The principal amount of the Non-Qualified Recovery that each Non-Qualified Holder that validly participates in the Non-Qualified Recovery Settlement will receive will be determined based on the amounts of credit evidenced by the Notes (the "Bondholder Credits"), which is the sum of the (i) principal amount of the Notes held by such Non-Qualified Holder, subject to reduction by the amount that any Non-Qualified Holder received in the Small Creditor Program (as defined in the Election Statement) plus (ii) accrued and unpaid interest in respect of the Notes held by such Non-Qualified Holder (other than any Non-Qualified Holder that validly participated in the Small Creditor Program) from the last interest payment date on which the Issuer made an interest payment on such Notes to, but not including, June 20, 2016 (the "Accrued Interest", in the amount indicated in the Election Statement in respect of the Notes), converted into U.S. dollars at the exchange rate for Euros into U.S. Dollars on December 11, 2017 as published by Bloomberg.
In order for a Non-Qualified Holder to validly participate in the Non-Qualified Recovery Settlement, such Non-Qualified Holder must include in its instruction posted through the Website its unique identification code, which has been assigned to it by the Information Agent (the "Unique Token Number"), following the information lists received by it from Oi or by D.F. King, as applicable. Each Unique Token Number will be sent by the Information Agent, together with this Information Statement, to each holder of Notes to such holder's email address, and will in addition be made available to each holder of Notes upon request from the Information Agent by email to [email protected]. Further information will be available through the Website.
For a more detailed description of the procedures that each Non-Qualified Holder needs to follow to surrender its Notes, including the delivery of instructions through the Website and the corresponding transfer orders to the relevant Interbolsa participants, please see the Information Statement.

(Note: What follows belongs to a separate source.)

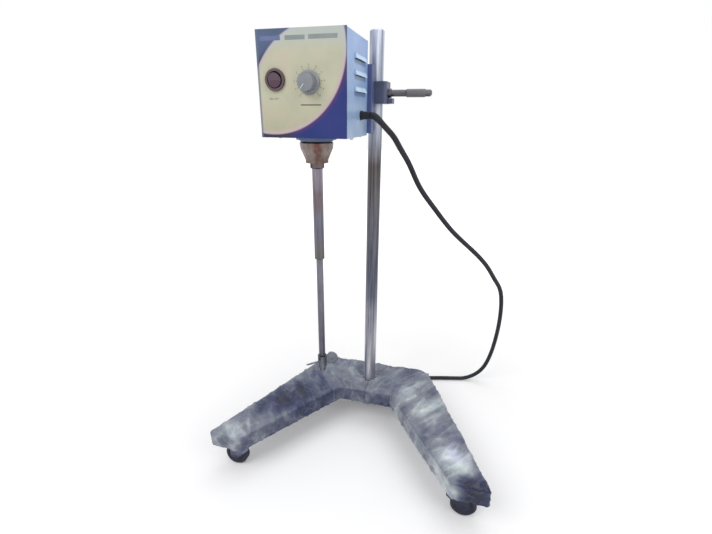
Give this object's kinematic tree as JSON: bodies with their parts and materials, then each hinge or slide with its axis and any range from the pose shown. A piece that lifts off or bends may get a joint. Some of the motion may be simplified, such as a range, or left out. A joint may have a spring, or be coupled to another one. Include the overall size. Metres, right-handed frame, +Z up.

Concurrently with this Non-Qualified Recovery Settlement, holders of beneficial interests in other notes issued by PTIF (the "PTIF Wholesale Notes") that appear on the Non-Qualified Election List may validly participate and surrender their PTIF Wholesale Notes pursuant to the procedures set forth in a separate information statement relating to the Non-Qualified Recovery with respect to the PTIF Wholesale Notes (the "PTIF Wholesale Notes Non-Qualified Recovery Settlement"). Copies of the information statement relating to the PTIF Wholesale Notes Non-Qualified Recovery Settlement are available on the website of D.F. King as information agent for PTIF Wholesale Notes, at https://sites.dfkingltd.com/oisettlement.
The settlement of the Non-Qualified Recovery is subject to the satisfaction or waiver of certain conditions described in the Information Statement. Oi and the Issuer have the right to modify, extend or otherwise amend the settlement of the Non-Qualified Recovery if any of such conditions are not satisfied and such conditions are not waived by Oi and the Issuer.
Questions and requests for assistance may be directed to the Information Agent via www.lucid-is.com/oi.
The Information Agent may also be contacted via email at [email protected] or at their offices located at: Tankerton Works, 12 Argyle Walk, London WC1H 8HA, United Kingdom.
This press release contains forward-looking statements within the meaning of the U.S. Private Securities Litigation Reform Act of 1995 and Brazilian applicable regulation. Statements that are not historical facts, including statements regarding the potential terms and conditions of the subsequent Exchange Offer and Non-Qualified Settlement Procedure, the beliefs and expectations of Oi and the Issuer, business strategies, future synergies and cost savings, future costs and future liquidity are forward-looking statements. The words "will," "may," "should," "could," "anticipates," "intends," "believes," "estimates," "expects," "forecasts," "plans," "plans," "targets," "goal" and similar expressions, as they relate to Oi and the Issuer or their management, are intended to identify forward-looking statements. There is no guarantee that the expected events, tendencies or expected results will actually occur, or that the Non-Qualified Recovery will occur on the terms described, or at all. Such statements reflect the current views of management of Oi and the Issuer and are subject to a number of risks and uncertainties. Such statements are based on many assumptions and factors, including general economic and market conditions, industry conditions, corporate approvals, operational factors and other factors. Any changes in such assumptions or factors could cause actual results to differ materially from current expectations. All forward-looking statements attributable to Oi and the Issuer or their affiliates, or persons acting on their behalf, are expressly qualified in their entirety by the cautionary statements set forth in this paragraph. Undue reliance should not be placed on such statements. Forward-looking statements speak only as of the date they are made. Except as required under the Brazilian or U.S. federal securities laws or the rules and regulations of the CVM, the SEC or of regulatory authorities in other applicable jurisdictions, Oi and the Issuer and their affiliates disclaim any obligation to update, revise or publicly announce the results of any revisions to any of the forwardlooking statements to reflect actual results, future events or developments, changes in assumptions or changes in other factors affecting the forward-looking statements. You are advised, however, to consult any further disclosures Oi and the Issuer make on related subjects in reports and communications that Oi and the Issuer file with the CVM and the SEC.